- Aim of the task
Copy out the lines of the records below, and only those lines, from the one with "Write part 2" through the one with "again after that.", exactly as they appear.
┌─ Dataset records
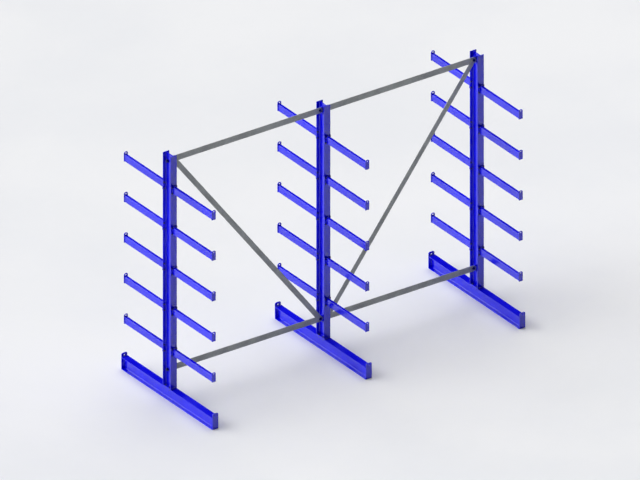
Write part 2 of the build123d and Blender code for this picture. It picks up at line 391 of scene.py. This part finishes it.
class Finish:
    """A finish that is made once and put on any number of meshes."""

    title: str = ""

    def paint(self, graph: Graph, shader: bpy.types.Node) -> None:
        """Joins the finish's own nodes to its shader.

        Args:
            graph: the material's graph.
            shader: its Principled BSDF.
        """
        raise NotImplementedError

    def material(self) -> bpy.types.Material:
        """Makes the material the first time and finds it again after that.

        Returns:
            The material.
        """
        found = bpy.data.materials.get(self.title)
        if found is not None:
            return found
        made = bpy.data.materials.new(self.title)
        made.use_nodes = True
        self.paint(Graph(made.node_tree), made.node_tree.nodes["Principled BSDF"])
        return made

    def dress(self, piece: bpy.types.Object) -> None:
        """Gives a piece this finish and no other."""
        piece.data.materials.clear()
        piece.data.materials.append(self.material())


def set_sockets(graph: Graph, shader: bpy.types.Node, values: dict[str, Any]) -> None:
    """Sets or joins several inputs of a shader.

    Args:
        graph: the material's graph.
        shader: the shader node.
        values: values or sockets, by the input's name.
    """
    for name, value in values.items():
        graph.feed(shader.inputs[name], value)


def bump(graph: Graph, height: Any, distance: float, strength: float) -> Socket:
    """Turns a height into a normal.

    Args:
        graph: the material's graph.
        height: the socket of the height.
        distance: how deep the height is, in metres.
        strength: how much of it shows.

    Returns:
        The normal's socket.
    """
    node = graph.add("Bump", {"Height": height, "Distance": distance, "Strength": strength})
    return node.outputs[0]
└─
┌─ Dataset records
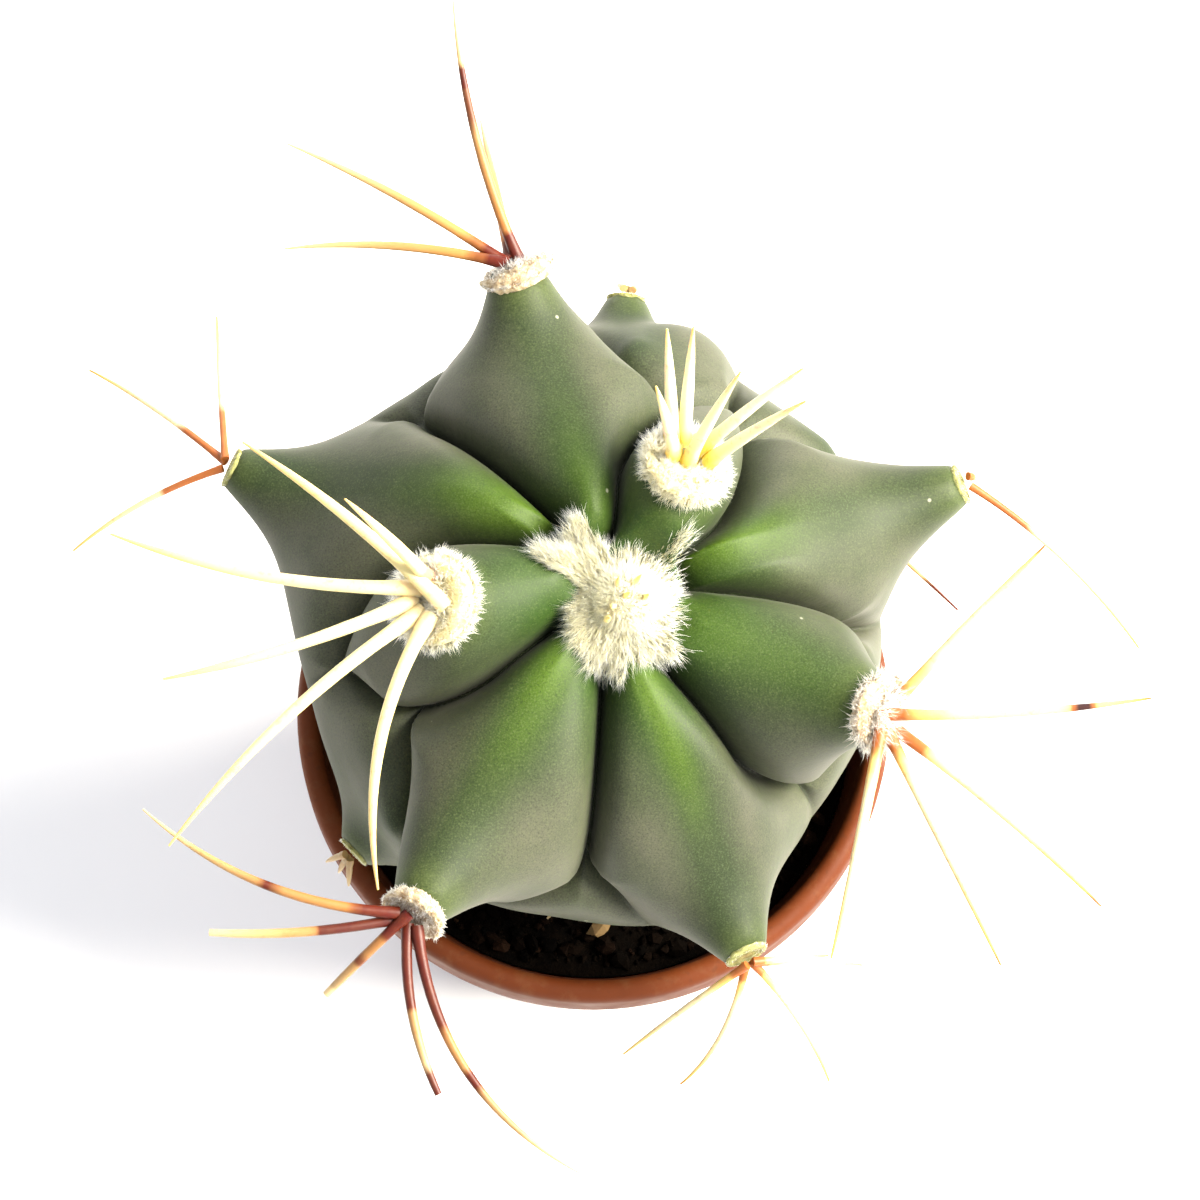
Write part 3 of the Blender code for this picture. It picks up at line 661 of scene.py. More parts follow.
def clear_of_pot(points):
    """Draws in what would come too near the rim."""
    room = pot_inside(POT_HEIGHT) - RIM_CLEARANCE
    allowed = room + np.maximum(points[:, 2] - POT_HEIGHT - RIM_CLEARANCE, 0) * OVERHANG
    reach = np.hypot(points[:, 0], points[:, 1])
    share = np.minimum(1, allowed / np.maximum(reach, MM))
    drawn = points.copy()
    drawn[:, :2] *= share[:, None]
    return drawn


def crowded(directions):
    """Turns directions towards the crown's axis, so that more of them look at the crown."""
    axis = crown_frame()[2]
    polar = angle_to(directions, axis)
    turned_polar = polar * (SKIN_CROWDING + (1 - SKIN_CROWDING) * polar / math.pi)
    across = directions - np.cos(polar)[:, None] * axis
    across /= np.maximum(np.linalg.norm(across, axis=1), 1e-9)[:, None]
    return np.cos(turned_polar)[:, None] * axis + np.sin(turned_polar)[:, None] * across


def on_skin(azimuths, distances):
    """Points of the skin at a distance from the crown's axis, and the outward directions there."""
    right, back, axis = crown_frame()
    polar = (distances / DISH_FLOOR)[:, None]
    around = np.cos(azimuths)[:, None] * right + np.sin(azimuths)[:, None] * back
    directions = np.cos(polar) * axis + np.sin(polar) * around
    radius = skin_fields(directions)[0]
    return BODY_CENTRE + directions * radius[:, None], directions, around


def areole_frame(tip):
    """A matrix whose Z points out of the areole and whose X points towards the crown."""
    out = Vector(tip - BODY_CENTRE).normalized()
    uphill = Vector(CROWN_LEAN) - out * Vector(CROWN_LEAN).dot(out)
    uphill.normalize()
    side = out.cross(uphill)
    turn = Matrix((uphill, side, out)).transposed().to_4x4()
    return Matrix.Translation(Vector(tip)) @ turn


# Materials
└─
┌─ Dataset records
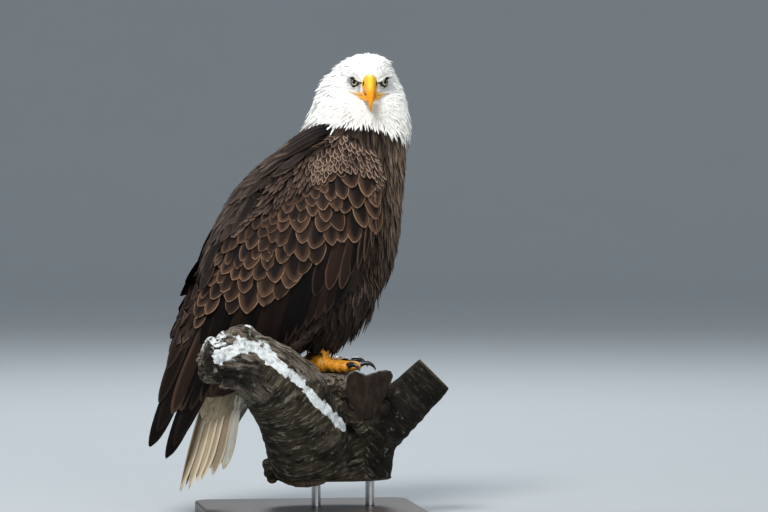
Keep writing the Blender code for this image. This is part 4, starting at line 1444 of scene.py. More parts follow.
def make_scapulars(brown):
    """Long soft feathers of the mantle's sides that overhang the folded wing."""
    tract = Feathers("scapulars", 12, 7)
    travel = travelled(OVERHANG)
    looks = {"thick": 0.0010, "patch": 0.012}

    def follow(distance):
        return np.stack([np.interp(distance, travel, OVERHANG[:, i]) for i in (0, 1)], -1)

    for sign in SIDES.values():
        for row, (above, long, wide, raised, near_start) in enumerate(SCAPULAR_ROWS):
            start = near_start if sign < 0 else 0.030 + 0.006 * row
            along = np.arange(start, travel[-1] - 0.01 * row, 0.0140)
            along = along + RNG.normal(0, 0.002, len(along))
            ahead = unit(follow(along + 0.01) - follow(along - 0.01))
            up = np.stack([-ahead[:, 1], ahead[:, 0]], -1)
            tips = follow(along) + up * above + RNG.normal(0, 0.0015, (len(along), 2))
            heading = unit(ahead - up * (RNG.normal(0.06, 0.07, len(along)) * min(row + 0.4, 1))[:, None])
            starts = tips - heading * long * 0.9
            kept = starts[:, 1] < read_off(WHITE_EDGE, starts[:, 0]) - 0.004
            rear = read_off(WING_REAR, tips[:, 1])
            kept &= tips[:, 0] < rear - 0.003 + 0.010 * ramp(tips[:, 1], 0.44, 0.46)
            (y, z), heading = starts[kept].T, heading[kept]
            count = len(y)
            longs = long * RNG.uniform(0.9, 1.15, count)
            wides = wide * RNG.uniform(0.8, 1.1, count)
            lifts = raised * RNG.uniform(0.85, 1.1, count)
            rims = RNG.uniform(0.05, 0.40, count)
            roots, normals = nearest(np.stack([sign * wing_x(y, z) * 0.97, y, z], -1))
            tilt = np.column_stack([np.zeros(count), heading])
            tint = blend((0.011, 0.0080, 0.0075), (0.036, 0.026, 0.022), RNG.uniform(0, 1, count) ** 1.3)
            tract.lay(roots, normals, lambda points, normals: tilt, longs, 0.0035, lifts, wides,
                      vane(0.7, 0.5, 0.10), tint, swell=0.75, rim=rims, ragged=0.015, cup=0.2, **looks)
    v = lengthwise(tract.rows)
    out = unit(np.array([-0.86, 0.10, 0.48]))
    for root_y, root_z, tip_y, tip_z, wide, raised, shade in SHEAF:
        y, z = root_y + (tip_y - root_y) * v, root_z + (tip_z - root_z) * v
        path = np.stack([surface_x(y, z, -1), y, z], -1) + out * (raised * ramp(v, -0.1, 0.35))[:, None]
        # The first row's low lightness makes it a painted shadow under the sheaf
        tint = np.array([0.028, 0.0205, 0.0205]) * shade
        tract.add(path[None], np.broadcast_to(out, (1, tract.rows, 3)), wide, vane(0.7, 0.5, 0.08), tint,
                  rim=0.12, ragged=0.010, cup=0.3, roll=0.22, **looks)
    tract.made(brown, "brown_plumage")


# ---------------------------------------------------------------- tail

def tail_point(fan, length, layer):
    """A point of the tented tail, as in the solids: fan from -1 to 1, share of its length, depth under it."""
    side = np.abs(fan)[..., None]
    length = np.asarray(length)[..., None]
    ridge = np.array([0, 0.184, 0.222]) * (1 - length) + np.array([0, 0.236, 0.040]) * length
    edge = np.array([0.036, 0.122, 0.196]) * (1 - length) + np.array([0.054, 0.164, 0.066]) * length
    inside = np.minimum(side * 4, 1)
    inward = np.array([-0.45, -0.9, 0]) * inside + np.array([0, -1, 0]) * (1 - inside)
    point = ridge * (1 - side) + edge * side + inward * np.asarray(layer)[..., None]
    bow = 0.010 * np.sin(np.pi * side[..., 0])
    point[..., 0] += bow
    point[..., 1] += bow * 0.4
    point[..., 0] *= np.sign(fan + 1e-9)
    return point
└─
- Completed exercise
Write part 2 of the build123d and Blender code for this picture. It picks up at line 391 of scene.py. This part finishes it.
class Finish:
    """A finish that is made once and put on any number of meshes."""

    title: str = ""

    def paint(self, graph: Graph, shader: bpy.types.Node) -> None:
        """Joins the finish's own nodes to its shader.

        Args:
            graph: the material's graph.
            shader: its Principled BSDF.
        """
        raise NotImplementedError

    def material(self) -> bpy.types.Material:
        """Makes the material the first time and finds it again after that.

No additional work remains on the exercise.